I spent January to April finishing up my undergraduate degree in CS and Combinatorics and Optimization at UWaterloo. As a result of only having 2 easy required courses left to take, I spent most of term absorbing as much combinatorics knowledge as I could:

And since I’m also a CS student, I did actually take some CS courses:

Algorithms

Deep Learning

Projects

Deep Learning Specialization (Coursera)

I successfully completed the entire Deep Learning specialization! (Certificate can be found here!) It was quite the journey, I learned a lot of cool things and got a taste on various different architectures and problems in this field. Andrew Ng did a wonderful job of simplifying the content and peeling out the important bits for discussion during the lectures. That said, although we covered a huge breadth of material, I think the next goal for me is to delve into a bit more depth on particular topics. I’ll probably continue expanding my knowledge in this field; I have a couple other courses and textbooks I’ll probably give a shot in the near future.

Generative Adversarial Networks (Coursera)

Successfully completed another one of Deeplearning.ai’s specializations. This one was pretty digestible after tackling the Deep Learning specialization. We went over several state-of-the-art models/architectures, including StyleGANs, Pix2Pix, CycleGANs, etc. The lectures were pretty useful in gaining a high-level overview which made going over their respective papers much easier. The coding assignments helped to an extent, ultimately it was just filling in portions of their unfinished code, but it was still nice to be able to quickly see a working product. I did end up picking up PyTorch as a result of this specialization and enjoy using it alongside Tensorflow. (Don’t really have a preference yet, Tensorflow makes it a bit easier to create models without having to explicitly care about input/output sizes but PyTorch feels much more pythonic) I had a couple project ideas that would require fiddling around with GANs, but may or may not ever get to them. Nonetheless, a lot of the techniques used with these models (e.g. pairing up the networks in a cycle, W-Loss, etc.) seem pretty useful outside of the GANs context so I’ll definitely be keeping those in mind for the future.

Lean

Went through the Natural Number Game (Find me solutions here). I had been meaning to learn something in the theorem prover/type theory-land for a while, so this is finally a start. Overall this was pretty fun and some of the puzzles actually took me a while to solve. I want to continue this journey by going through the official docs and maybe dabble in Lean 4. Don’t have a real goal or direction I’m going to take with this knowledge yet, so we’ll see what happens as I continue learning more of this stuff.

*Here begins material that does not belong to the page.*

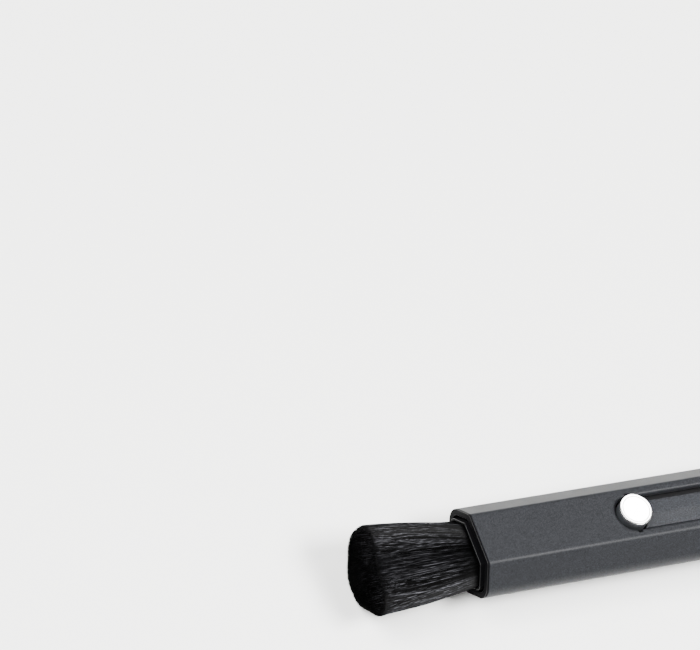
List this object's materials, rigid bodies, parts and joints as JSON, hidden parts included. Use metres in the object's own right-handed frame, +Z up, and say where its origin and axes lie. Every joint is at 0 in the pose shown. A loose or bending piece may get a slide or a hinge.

MIT 18.S191 (Introduction to Computational Thinking)

(Course Link)

Went through roughly 2/3rds of the course with three goals in mind:

  1. Learn Julia
  2. Learn about epidemic modelling
  3. Learn about raytracing

You can check out the stuff I fiddled around with here. The course is pretty cool and I probably would’ve really enjoyed it as a student. I’ve taken a similar course at UWaterloo (CS370/371) and our assignments were super dry compared to this. (Probably comparing apples to oranges here since this course is new and our course is old as heck.)

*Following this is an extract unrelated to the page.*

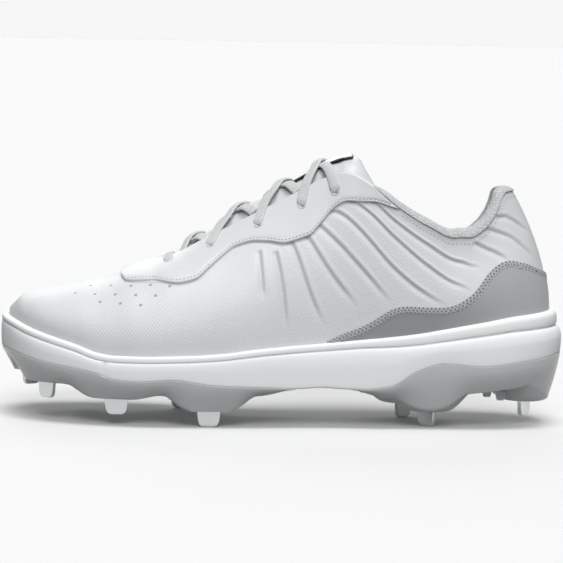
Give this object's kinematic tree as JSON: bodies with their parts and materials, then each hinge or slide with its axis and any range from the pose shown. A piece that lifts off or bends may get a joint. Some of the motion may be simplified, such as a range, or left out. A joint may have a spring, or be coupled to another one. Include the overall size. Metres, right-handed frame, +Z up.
{
  "type": "baseball cleat",
  "caption": "Low-cut laced baseball cleat for the left foot, with a white leather upper, a cupped foam midsole, moulded grey plates and flat metal studs.",
  "frame": {"origin": "centre of the bounding box in plan, on the floor that the studs stand on", "axes": "+X from heel to toe, +Y to the outer side of the left foot, +Z up"},
  "size_m": [0.2958, 0.1034, 0.1424],
  "materials": {
    "upper_leather": "matte grained, white",
    "eyestay_leather": "smooth, white",
    "heel_panel": "matte, grey",
    "collar_knit": "knitted, light grey",
    "tongue_leather": "padded, white",
    "badge": "matte, black",
    "lace": "woven flat, white",
    "insole": "napped, light grey",
    "midsole_foam": "satin, white",
    "plate": "satin, grey",
    "stud_steel": "polished"
  },
  "bodies": {
    "root": {"upper": "upper_leather", "eyestay": "eyestay_leather", "heel_panel": "heel_panel", "collar_lining": "collar_knit", "tongue": "tongue_leather", "tongue_badge": "badge", "lace": "lace", "insole": "insole", "midsole": "midsole_foam", "forefoot_plate": "plate", "heel_plate": "plate", "stud_toe_medial": "stud_steel", "stud_toe_lateral": "stud_steel", "stud_mid_medial": "stud_steel", "stud_mid_lateral": "stud_steel", "stud_ball_medial": "stud_steel", "stud_ball_lateral": "stud_steel", "stud_heel_medial": "stud_steel", "stud_heel_lateral": "stud_steel", "stud_heel_rear": "stud_steel", "lug_1": "plate", "lug_2": "plate", "lug_3": "plate", "lug_4": "plate", "lug_5": "plate", "lug_6": "plate", "lug_7": "plate", "lug_8": "plate"}
  },
  "joints": []
}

I had heard about Julia before the course so being able to fiddle around while working through their assignments was super fun. I liked it quite a bit. Its expressibility is pretty much the same as Python’s but the types make it a lot less of a pain to work with. Native support of broadcasting and vector operations is also really nice. All this said, I guess I should be expecting this since I’m comparing an actual scientific language to a general-purpose language that was forced into scientific applications. One complaint I might have is that Pluto was a bit annoying on Windows, especially since I couldn’t stop a cell (More than one time I’d accidentally set an infinite loop off running).But the UI was nice compared to Juypter.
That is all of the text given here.